TASK BRIEF> Your answer should be one number: how many lines of the data include the string "update"?

MATERIAL PROVIDED>
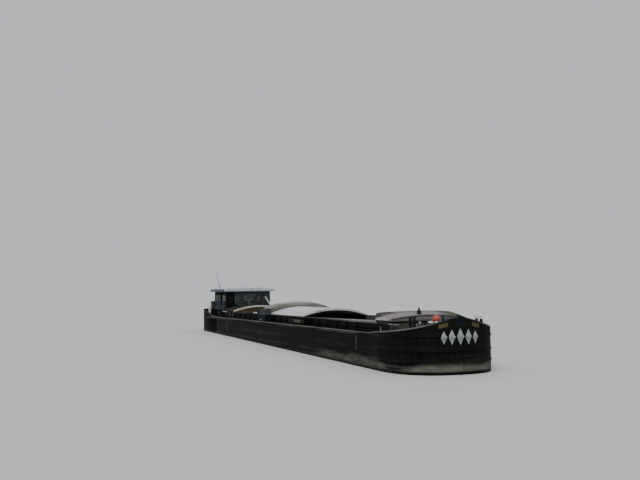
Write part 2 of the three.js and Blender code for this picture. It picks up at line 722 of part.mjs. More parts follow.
function roofItems() {
  const { aft, fore, starboard, port, top, flange } = LIGHT_BOX;
  const light = join(
    box(aft, fore, starboard, port, ROOF_EDGE, top),
    box(aft - flange, fore + flange, starboard - flange, port + flange, ROOF_EDGE, ROOF_CROWN + 25),
  );
  add('roof_light_box', cut(light, archBlock()), FINISH.white);
  const vent = box(VENT_BOX.aft, VENT_BOX.fore, VENT_BOX.starboard, VENT_BOX.port, ROOF_EDGE - 20, VENT_BOX.top);
  add('roof_vent', cut(vent, archBlock()), FINISH.white);
  const up = at(-0.25, -0.15, 0.95).normalize();
  const start = at(AERIAL.x, AERIAL.y, AERIAL.z);
  const tip = start.clone().addScaledVector(up, AERIAL.length);
  const across = at(0, AERIAL.ear - SEAT, 0);
  add('aerial_mast', join(
    rod(start, tip, AERIAL.radius, 12, AERIAL.tip),
    rod(start.clone().sub(across), start.clone().add(across), AERIAL.pin, 16),
  ), FINISH.white);
}

// The roof's upper surface as a cutting block, so that what stands on it ends a seat's width above it
function archBlock() {
  const outer = arch(ROOF_Y, ROOF_EDGE + SEAT, ROOF_CROWN - ROOF_EDGE);
  return alongX([...outer, [-ROOF_Y, SKY], [ROOF_Y, SKY]], ROOF_AFT - 50, ROOF_FRONT + 50);
}

// Engine, shaft, propeller and rudder
const PROPELLER = { x: -17250, blades: 4, hub: 90, hubFore: 110, blade: 210, out: 290, thick: 26, pitch: 36 };
const SHAFT = { aft: -17120, fore: -15600 - RUNNING_GAP };
const ENGINE = { aft: -15500, fore: -13700, halfWidth: 420, top: 1750 };
const ENGINE_BED = { aft: -15600, fore: -13600, halfWidth: 560, height: 340 };
const RUDDER_X = -18050;
const STOCK_RADIUS = 50;
const RUDDER = { fore: -17780, aft: -18950, low: 150, high: 1130, thick: 70, stockTop: 1450, heel: 120 };

function machinery() {
  const floor = ENGINE_ROOM.floor + SEAT;
  const bed = ENGINE_BED;
  add('engine', join(
    box(ENGINE.aft, ENGINE.fore, -ENGINE.halfWidth, ENGINE.halfWidth, floor + bed.height - 10, ENGINE.top),
    box(bed.aft, bed.fore, -bed.halfWidth, bed.halfWidth, floor, floor + bed.height),
  ), FINISH.engine);
  const shaft = rod(at(SHAFT.aft, 0, SHAFT_Z), at(SHAFT.fore, 0, SHAFT_Z), SHAFT_RADIUS, SHAFT_SIDES);
  add('propeller_shaft', shaft, FINISH.steel);
  const hub = rod(
    at(PROPELLER.x - 170, 0, SHAFT_Z), at(SHAFT.aft - SEAT, 0, SHAFT_Z), PROPELLER.hub, 20, PROPELLER.hubFore,
  );
  const blades = Array.from({ length: PROPELLER.blades }, (_, i) => propellerBlade(i));
  add('propeller', join(hub, ...blades), FINISH.bronze);
  const { fore, aft, low, high, thick, stockTop, heel } = RUDDER;
  const outline = [[fore, low], [fore, high], [aft, high], [aft, low + heel], [aft + heel, low]];
  const blade = alongY(outline, -thick / 2, thick / 2);
  const stock = rod(at(RUDDER_X, 0, low), at(RUDDER_X, 0, stockTop), STOCK_RADIUS, SHAFT_SIDES);
  add('rudder', join(blade, stock), FINISH.hullBlack);
}

// An oval plate set on its edge at the hub, turned to its pitch and then round to its place
function propellerBlade(index) {
  const blade = new THREE.CylinderGeometry(PROPELLER.blade, PROPELLER.blade, PROPELLER.thick, 20);
  blade.scale(0.8, 1, 1).rotateZ(Math.PI / 2).translate(0, 0, PROPELLER.out);
  blade.rotateZ(THREE.MathUtils.degToRad(PROPELLER.pitch));
  blade.rotateX((Math.PI * 2 * index) / PROPELLER.blades);
  return blade.translate(PROPELLER.x - 60, 0, SHAFT_Z);
}

// The foredeck as a cutting block, so that what stands on it ends a seat's width above its slope
function onForedeck(shape) {
  const plan = foredeckPlan();
  return cut(shape, stackRings([
    plan.map(([x, y]) => at(x, y, 1000)),
    plan.map(([x, y]) => at(x, y, bowDeck(x) + SEAT)),
  ]));
}

// Deck gear
const BITTS = [
  // name, place along and across, height of the posts
  { name: 'bow_port', x: 18000, y: 1650, height: 670 },
  { name: 'bow_starboard', x: 18000, y: -1650, height: 670 },
  { name: 'stern_port', x: -18150, y: 1450, height: 360 },
  { name: 'stern_starboard', x: -18150, y: -1450, height: 360 },
];
const BITT = { apart: 190, radius: 65, head: 88, headDepth: 40, base: 40, reach: 330, halfWidth: 110 };

function bitts({ name, x, y, height }) {
  const low = x > 0 ? bowDeck(x) : DECK + SEAT;
  const foot = x > 0 ? low - 100 : low;
  const base = box(x - BITT.reach, x + BITT.reach, y - BITT.halfWidth, y + BITT.halfWidth, foot, low + BITT.base);
  const posts = [-BITT.apart, BITT.apart].map((dx) => join(
    rod(at(x + dx, y, low + BITT.base / 2), at(x + dx, y, low + height - 10), BITT.radius, 16),
    rod(at(x + dx, y, low + height - BITT.headDepth), at(x + dx, y, low + height), BITT.head, 16),
  ));
  const pair = join(base, ...posts);
  add(`bitts_${name}`, x > 0 ? onForedeck(pair) : pair, FINISH.hullBlack);
}

const FORE_HATCH = { aft: 16650, fore: 17250, starboard: 750, port: 1450, wall: 50, height: 220, lid: 40, lap: 20 };

function foreHatch() {
  const { aft, fore, starboard, port, wall, height, lid, lap } = FORE_HATCH;
  const top = bowDeck(aft) + height;
  const frame = cut(
    box(aft, fore, starboard, port, bowDeck(aft) - 40, top),
    box(aft + wall, fore - wall, starboard + wall, port - wall, bowDeck(fore) + 30, top + 10),
  );
  add('fore_hatch_frame', onForedeck(frame), FINISH.hullBlack);
  const plate = box(aft - lap, fore + lap, starboard - lap, port + lap, top + SEAT, top + SEAT + lid);
  add('fore_hatch_lid', plate, FINISH.deckGrey);
}

const LOCKER = { aft: 16750, fore: 17500, halfWidth: 430, top: 3010 };

function foreLocker() {
  const { aft, fore, halfWidth, top } = LOCKER;
  add('fore_locker', onForedeck(box(aft, fore, -halfWidth, halfWidth, DECK, top)), FINISH.hullBlack);
}

const DRUM_AXLE = 36;
const WINDLASS = { x: 18000, halfWidth: 420, height: 420, reach: 260, cheek: 40, drum: 110, end: 80, over: 200 };

function windlass() {
  const { x, halfWidth, height, reach, cheek, drum, end, over } = WINDLASS;
  const low = bowDeck(x) + 20;
  const axle = low + height - 90;
  const side = [[x - 240, low], [x + 240, low], [x + 90, low + height], [x - 90, low + height]];
  const axleTo = (from, to, radius, sides) => rod(at(x, from, axle), at(x, to, axle), radius, sides);
  const bore = axleTo(-halfWidth - 50, halfWidth + 50, boreFor(DRUM_AXLE), SHAFT_SIDES);
  const bed = cut(join(
    box(x - reach, x + reach, -halfWidth, halfWidth, low - 100, low + 40),
    alongY(side, -halfWidth, -halfWidth + cheek),
    alongY(side, halfWidth - cheek, halfWidth),
  ), bore);
  add('windlass_bed', onForedeck(bed), FINISH.hullBlack);
  add('windlass_drum', join(
    axleTo(-halfWidth - over, halfWidth + over, DRUM_AXLE, SHAFT_SIDES),
    axleTo(-halfWidth + 60, halfWidth - 60, drum, 20),
    axleTo(-halfWidth - over + 20, -halfWidth - 30, end, 20),
    axleTo(halfWidth + 30, halfWidth + over - 20, end, 20),
  ), FINISH.steel);
}

// A short mast that folds down sideways between two cheeks welded to the fore house's roof
const LIGHT_POST = {
  x: 16200, y: -380, length: 100, radius: 34, pin: 38, pinHeight: 90, lamp: 45, cheek: 30, apart: 48, halfWidth: 70,
};

function lightPost() {
  const { x, y, length, radius, pinHeight, lamp, cheek, apart, halfWidth } = LIGHT_POST;
  const pin = foreRoofTop(x) + pinHeight;
  const cheeks = [-1, 1].map((side) => {
    const inner = x + side * apart;
    const outer = inner + side * cheek;
    return box(
      Math.min(inner, outer), Math.max(inner, outer), y - halfWidth, y + halfWidth, pin - pinHeight - 60, pin + 70,
    );
  });
  add('fore_roof', join(foreRoof(), ...cheeks), FINISH.canvas);
  const across = at(apart - SEAT, 0, 0);
  const middle = at(x, y, pin);
  const post = join(
    rod(at(x, y, pin - 60), at(x, y, pin + length), radius, 16),
    rod(middle.clone().sub(across), middle.clone().add(across), LIGHT_POST.pin, 16),
    rod(at(x, y, pin + length - 10), at(x, y, pin + length + 2 * lamp), lamp, 16),
  );
  add('light_post', post, FINISH.hullBlack);
}

// A lifebuoy lies on the fore locker with a ball fender inside its ring
const BUOY = { x: 17125, radius: 320, tube: 68 };
const BALL = { x: 17150, y: -30, radius: 205 };
const PRESSED = 3;

function bowFittings() {
  const top = LOCKER.top + SEAT;
  const reach = 2 * BUOY.radius;
  const lid = box(BUOY.x - reach, BUOY.x + reach, -reach, reach, top - reach, top);
  const ring = new THREE.TorusGeometry(BUOY.radius, BUOY.tube, 10, 32);
  ring.translate(BUOY.x, 0, top + BUOY.tube - PRESSED);
  add('lifebuoy', cut(ring, lid), FINISH.white);
  const ball = new THREE.SphereGeometry(BALL.radius, 24, 16);
  ball.rotateX(Math.PI / 2).translate(BALL.x, BALL.y, top + BALL.radius - PRESSED);
  add('fender_ball', cut(ball, lid), FINISH.rubberOrange);
}

const STERN_LOCKER = { aft: -17750, fore: -16750, starboard: -1750, port: -350, top: 3750 };
const STERN_VENT = { x: -16900, y: -2050, neck: 110, head: 165, headLow: 3150, top: 3400 };
const DECK_CHEST = { aft: -14350, fore: -13050, out: -2140, in: -HOUSE_Y - 90, height: 420 };
const SIDE_BOX = { aft: -2400, fore: -750, out: -2450, in: -COAMING_Y - COAMING_LIP.out - SEAT, height: 780 };

function sternFittings() {
  const deck = DECK + SEAT;
  const { aft, fore, starboard, port, top } = STERN_LOCKER;
  add('stern_locker', box(aft, fore, starboard, port, deck, top), FINISH.housePale);
  const { x, y, neck, head, headLow } = STERN_VENT;
  add('stern_vent', join(
    rod(at(x, y, deck), at(x, y, headLow + 20), neck, 20),
    rod(at(x, y, headLow), at(x, y, STERN_VENT.top), head, 20),
  ), FINISH.white);
  const onDeck = (item) => box(item.aft, item.fore, item.out, item.in, deck, DECK + item.height);
  add('deck_chest', onDeck(DECK_CHEST), FINISH.housePale);
  add('side_box', onDeck(SIDE_BOX), FINISH.houseDark);
}

function hull() {
  add('hull_bow', hullBow(), FINISH.hullBlack);
  add('hull_stern', hullStern(), FINISH.hullBlack);
  add('hull_bottom', hullBottom(), FINISH.hullBlack);
  for (const [name, side] of [['starboard', -1], ['port', 1]]) {
    add(`hull_side_${name}`, hullSide(side), FINISH.hullBlack);
    add(`coaming_${name}`, coaming(side), FINISH.coaming);
    add(`cabin_wall_${name}`, cabinWall(side), FINISH.housePale);
  }
  add('hold_bulkhead', holdBulkhead(), FINISH.coaming);
  add('coaming_fore', foreCoaming(), FINISH.coaming);
  add('cabin_front', cabinFront(), FINISH.housePale);
  add('cabin_roof', cabinRoof(), FINISH.coverWhite);
}

hull();
covers();
wheelhouse();
helm();
roofItems();
machinery();
BITTS.forEach(bitts);
foreHatch();
foreLocker();
windlass();
lightPost();
bowFittings();
sternFittings();

export default parts;
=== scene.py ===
import math

import bmesh
import bpy
from mathutils import Matrix, Vector


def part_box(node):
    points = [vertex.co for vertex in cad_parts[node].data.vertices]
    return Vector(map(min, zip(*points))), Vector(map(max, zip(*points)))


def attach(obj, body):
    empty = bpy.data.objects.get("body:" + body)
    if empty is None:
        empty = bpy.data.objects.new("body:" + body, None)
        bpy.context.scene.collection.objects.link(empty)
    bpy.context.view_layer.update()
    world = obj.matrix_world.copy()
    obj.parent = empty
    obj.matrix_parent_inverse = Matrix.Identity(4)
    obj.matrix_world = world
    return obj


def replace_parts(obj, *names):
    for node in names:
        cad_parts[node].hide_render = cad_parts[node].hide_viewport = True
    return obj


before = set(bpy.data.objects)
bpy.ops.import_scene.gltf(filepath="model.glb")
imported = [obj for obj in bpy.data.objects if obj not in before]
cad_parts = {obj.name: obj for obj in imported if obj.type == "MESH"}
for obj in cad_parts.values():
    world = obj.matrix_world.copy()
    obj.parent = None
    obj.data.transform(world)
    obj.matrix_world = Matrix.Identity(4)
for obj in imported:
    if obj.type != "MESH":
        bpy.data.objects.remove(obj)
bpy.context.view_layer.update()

# Camera and water level
# The camera stands off the starboard bow, a little over four metres above the water, and looks aft along
# the boat. The boat floats a hand deeper at the stern, so the water's plane is tilted against the hull.
PHOTO_WIDTH = 640
LENS_PIXELS = 860
SENSOR = 36
CLIP_END = 2000
DRAUGHT = 1.17
TRIM = 0.013
CAMERA_YAW = 0.366
CAMERA_PITCH = 0.0452
CAMERA_ROLL = -0.0076
CAMERA_PLACE = Vector((51.225, -18.615, 4.10))

from_water = Matrix.Rotation(TRIM, 3, "Y")  # turns directions over level water into the hull's own frame
forward = Vector((
    -math.cos(CAMERA_YAW) * math.cos(CAMERA_PITCH),
    math.sin(CAMERA_YAW) * math.cos(CAMERA_PITCH),
    math.sin(CAMERA_PITCH),
))
right = Vector((math.sin(CAMERA_YAW), math.cos(CAMERA_YAW), 0))
up = right.cross(forward)
roll_cos, roll_sin = math.cos(CAMERA_ROLL), math.sin(CAMERA_ROLL)
right, up = right * roll_cos + up * roll_sin, up * roll_cos - right * roll_sin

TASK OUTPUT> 2